*WORK REQUIRED*
Copy out, exactly as given, every line from the line with "before = set(bpy.data.objects)" to the end of the listing, both of those lines included.

--- START ---

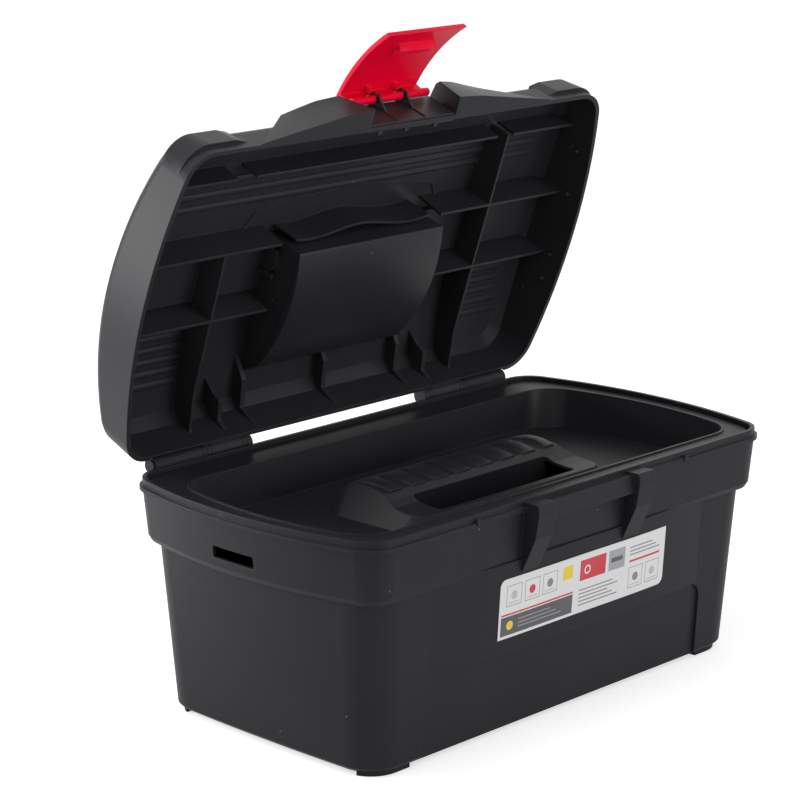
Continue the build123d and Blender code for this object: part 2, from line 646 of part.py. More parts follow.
with BuildPart() as lid:
    add(lid_form())
    add(corner_pad())
    for side in SIDES:
        add(latch_block(side))
    add(lid_cavity.part, mode=Mode.SUBTRACT)
    for side in SIDES:
        add(latch_block(side, POCKET_WALL), mode=Mode.SUBTRACT)
    add(stiffening.part)
    # Hand recess, open to the crown
    with BuildSketch(lid_section(POCKET_HALF)):
        add(pocket_profile(POCKET_WALL))
    extrude(amount=2 * POCKET_HALF, mode=Mode.SUBTRACT)
    with BuildSketch(lid_section(RIM_END + 10)):
        add(crown_valley())
    extrude(amount=RIM_LENGTH + 20, mode=Mode.SUBTRACT)
    # Small lugs under the latch's gap
    for x in (-24, -3.5, 19):
        with BuildSketch(lid_section(x + 1.5)):
            add(polygon((LID_FRONT - 5.5, 0.6), (LID_FRONT - 1, 0.6), (LID_FRONT - 1, 6),
                        (LID_FRONT - 4, 5)))
        extrude(amount=3)
    # C-hooks for the latch rod
    for x in (-11, 10):
        with BuildSketch(lid_section(x + RIB / 2)):
            with Locations((ROD_S, ROD_D)):
                Circle(4.0)
            add(polygon((LID_FRONT - 3, 4), (ROD_S + 1, ROD_D - 4), (ROD_S, ROD_D + 4),
                        (LID_FRONT - 3, 24)))
            with Locations((ROD_S, ROD_D)):
                Circle(ROD_RADIUS + 0.3, mode=Mode.SUBTRACT)
                with Locations((4, 0)):
                    Rectangle(8, 2.4, mode=Mode.SUBTRACT)
        extrude(amount=RIB)
    # Knuckles on the inner halves of the hinge, closed at their inner ends
    for side in SIDES:
        with BuildSketch(lid_section(side * (RIM_END - KNUCKLE_INNER))):
            Circle(KNUCKLE_RADIUS)
            add(polygon((-4, 2.4), (LID_REAR + 1, 9), (LID_REAR + 1, 0), (0, 0)))
        extrude(amount=-side * (KNUCKLE_INNER - KNUCKLE_SPLIT - KNUCKLE_GAP / 2))
        with BuildSketch(lid_section(side * (RIM_END - KNUCKLE_INNER + KNUCKLE_END))):
            Circle(PIN_RADIUS + PIN_CLEARANCE)
        extrude(amount=-side * (KNUCKLE_INNER - KNUCKLE_SPLIT - KNUCKLE_END + 1), mode=Mode.SUBTRACT)
        with BuildSketch(lid_section(side * (RIM_END - KNUCKLE_SPLIT - KNUCKLE_GAP / 2))):
            Circle(KNUCKLE_RADIUS + KNUCKLE_GAP)
        extrude(amount=-side * (KNUCKLE_SPLIT - KNUCKLE_OUTER + PIN_HEAD + KNUCKLE_GAP * 2),
                mode=Mode.SUBTRACT)
    # Blind pivot bores of the carry handle
    with BuildSketch(lid_section(POCKET_HALF + POCKET_WALL + 1)):
        with Locations((PIVOT_S, PIVOT_D)):
            Circle(PIVOT_RADIUS + 0.3)
    extrude(amount=2 * (POCKET_HALF + POCKET_WALL + 1), mode=Mode.SUBTRACT)

# ---- Latch --------------------------------------------------------------------------
LATCH_OPEN = 79.0               # from closed to the open pose modelled here
latch_turn = math.radians(LATCH_OPEN - 90)
rod_axis = MOUTH.from_local_coords((0, ROD_S, -ROD_D))
latch_along = MOUTH.from_local_coords((0, ROD_S + math.cos(latch_turn), -ROD_D - math.sin(latch_turn))) - rod_axis


def latch_section(x):
    """Cross-section plane of the latch at x: along the plate, and out of it, from the rod."""
    return Plane(origin=(x, rod_axis.Y, rod_axis.Z), x_dir=latch_along, z_dir=(-1, 0, 0))


with BuildPart() as latch:
    with BuildSketch(latch_section(LATCH_HALF)):
        with BuildLine():
            ThreePointArc((-3.4, 11.2), (28.5, 5.2), (48.6, -4.4))
            Line((48.6, -4.4), (45.2, -5.4))
            ThreePointArc((45.2, -5.4), (29.1, 2.2), (-2.6, 7.8))
            Line((-2.6, 7.8), (-3.4, 11.2))
        make_face()
    extrude(amount=2 * LATCH_HALF)
    # Cheeks down to the rod
    for side in SIDES:
        with BuildSketch(latch_section(side * LATCH_HALF)):
            Circle(3.2)
            add(polygon((-2.9, 1.2), (-3.2, 10), (14, 7.2), (2.6, -1.9)))
        extrude(amount=side * 3.2)
    with BuildSketch(latch_section(LATCH_HALF - 1)):
        Circle(ROD_RADIUS)
    extrude(amount=2 * (LATCH_HALF - 1))
    # Hook
    with BuildSketch(latch_section(14)):
        add(polygon((33.55, -5.8), (34.05, 2), (36.2, 1.6), (35.3, -5.8)))
    extrude(amount=28)

# ---- Carry handle -------------------------------------------------------------------
HANDLE_HALF = POCKET_HALF - 1.3
HANDLE_REACH = 54.0
HANDLE_DEPTH = 8.0
with BuildPart() as carry_handle:
    with BuildSketch(lid_level(PIVOT_D - 4)):
        with BuildLine():
            Polyline((-HANDLE_HALF, PIVOT_S), (-HANDLE_HALF, PIVOT_S - HANDLE_REACH),
                     (HANDLE_HALF, PIVOT_S - HANDLE_REACH), (HANDLE_HALF, PIVOT_S),
                     (HANDLE_HALF - 9, PIVOT_S), (HANDLE_HALF - 11, PIVOT_S - HANDLE_REACH + 15),
                     (11 - HANDLE_HALF, PIVOT_S - HANDLE_REACH + 15), (9 - HANDLE_HALF, PIVOT_S), close=True)
        make_face()
    extrude(amount=-HANDLE_DEPTH)
    fillet(carry_handle.edges().filter_by(Axis.X), 2.5)
    for side in SIDES:
        with BuildSketch(lid_section(side * HANDLE_HALF)):
            with Locations((PIVOT_S, PIVOT_D)):
                Circle(4)
        extrude(amount=side * 9)
        with BuildSketch(lid_section(side * HANDLE_HALF)):
            with Locations((PIVOT_S, PIVOT_D)):
                Circle(PIVOT_RADIUS)
        extrude(amount=-side * (POCKET_HALF + POCKET_WALL + 0.6 - HANDLE_HALF))

# ---- Hinge pins ---------------------------------------------------------------------
pins = {}
for name, side in (("hinge_pin_left", -1), ("hinge_pin_right", 1)):
    with BuildPart() as hinge_pin:
        with BuildSketch(hinge_section(side * (RIM_END - KNUCKLE_INNER + KNUCKLE_END + 0.4))):
            Circle(PIN_RADIUS)
        extrude(amount=side * (KNUCKLE_INNER - KNUCKLE_OUTER - KNUCKLE_END - 0.4))
        with BuildSketch(hinge_section(side * (RIM_END - KNUCKLE_OUTER))):
            Circle(PIN_HEAD_RADIUS)
        extrude(amount=side * PIN_HEAD)
    pins[name] = hinge_pin

# ---- Label --------------------------------------------------------------------------
LABEL_LEFT = -62.0
LABEL_RIGHT = 73.0
LABEL_BOTTOM = 56.0
LABEL_TOP = 89.0
LABEL_THICKNESS = 0.3
LABEL_GLUE = 0.1
with BuildPart() as front_label:
    add(swell_form(LABEL_GLUE + LABEL_THICKNESS))
    add(swell_form(LABEL_GLUE), mode=Mode.SUBTRACT)
    with BuildSketch(facing_front(100)) as label_outline:
        with Locations(((LABEL_LEFT + LABEL_RIGHT) / 2, (LABEL_BOTTOM + LABEL_TOP) / 2)):
            Rectangle(LABEL_RIGHT - LABEL_LEFT, LABEL_TOP - LABEL_BOTTOM)
        fillet(label_outline.vertices().group_by(Axis.X)[0].sort_by(Axis.Z)[-1], 4)
        fillet(label_outline.vertices().group_by(Axis.X)[-1].sort_by(Axis.Z)[0], 4)
    extrude(amount=-40, mode=Mode.INTERSECT)

# ---- Export -------------------------------------------------------------------------
pieces = {"tub": tub, "tray": tray, "lid": lid, "latch": latch, "carry_handle": carry_handle,
          "front_label": front_label, **pins}
for name, piece in pieces.items():
    piece.part.label = name
    export_step(piece.part, f"parts/{name}.step")
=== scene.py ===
"""Looks of the open toolbox: moulded plastics, the sticker's print, and the studio round it."""

import logging
import math
from dataclasses import dataclass, field, replace
from enum import Enum
from typing import Callable, Dict, List, Optional, Sequence, Tuple

import bpy
from mathutils import Matrix, Vector


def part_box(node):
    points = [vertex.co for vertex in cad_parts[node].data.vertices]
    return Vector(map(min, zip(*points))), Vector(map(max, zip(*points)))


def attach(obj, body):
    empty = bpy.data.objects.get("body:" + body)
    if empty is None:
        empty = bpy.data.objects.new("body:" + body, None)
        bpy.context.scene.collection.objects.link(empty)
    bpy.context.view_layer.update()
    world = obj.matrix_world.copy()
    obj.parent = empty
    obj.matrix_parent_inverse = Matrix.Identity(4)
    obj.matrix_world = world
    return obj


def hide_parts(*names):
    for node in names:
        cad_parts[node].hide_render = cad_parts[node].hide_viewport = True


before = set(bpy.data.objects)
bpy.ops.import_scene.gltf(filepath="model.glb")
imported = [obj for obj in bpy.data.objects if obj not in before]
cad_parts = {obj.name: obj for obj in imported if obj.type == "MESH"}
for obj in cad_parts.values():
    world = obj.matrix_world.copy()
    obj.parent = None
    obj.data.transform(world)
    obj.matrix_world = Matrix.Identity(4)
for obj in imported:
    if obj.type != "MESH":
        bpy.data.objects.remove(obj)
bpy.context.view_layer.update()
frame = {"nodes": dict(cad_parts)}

LOG = logging.getLogger("toolbox")
Colour = Tuple[float, float, float]
Point = Tuple[float, float, float]
Spot = Tuple[float, float]
MM = 0.001                      # one millimetre, in metres


class Ray(Enum):
    """Kinds of ray that Light Path tells apart."""

    CAMERA = "Is Camera Ray"
    GLOSSY = "Is Glossy Ray"
    TRANSMISSION = "Is Transmission Ray"


# ---- Node helpers ---------------------------------------------------------------------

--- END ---

*RESPONSE FOR THIS EXERCISE*
before = set(bpy.data.objects)
bpy.ops.import_scene.gltf(filepath="model.glb")
imported = [obj for obj in bpy.data.objects if obj not in before]
cad_parts = {obj.name: obj for obj in imported if obj.type == "MESH"}
for obj in cad_parts.values():
    world = obj.matrix_world.copy()
    obj.parent = None
    obj.data.transform(world)
    obj.matrix_world = Matrix.Identity(4)
for obj in imported:
    if obj.type != "MESH":
        bpy.data.objects.remove(obj)
bpy.context.view_layer.update()
frame = {"nodes": dict(cad_parts)}

LOG = logging.getLogger("toolbox")
Colour = Tuple[float, float, float]
Point = Tuple[float, float, float]
Spot = Tuple[float, float]
MM = 0.001                      # one millimetre, in metres


class Ray(Enum):
    """Kinds of ray that Light Path tells apart."""

    CAMERA = "Is Camera Ray"
    GLOSSY = "Is Glossy Ray"
    TRANSMISSION = "Is Transmission Ray"


# ---- Node helpers ---------------------------------------------------------------------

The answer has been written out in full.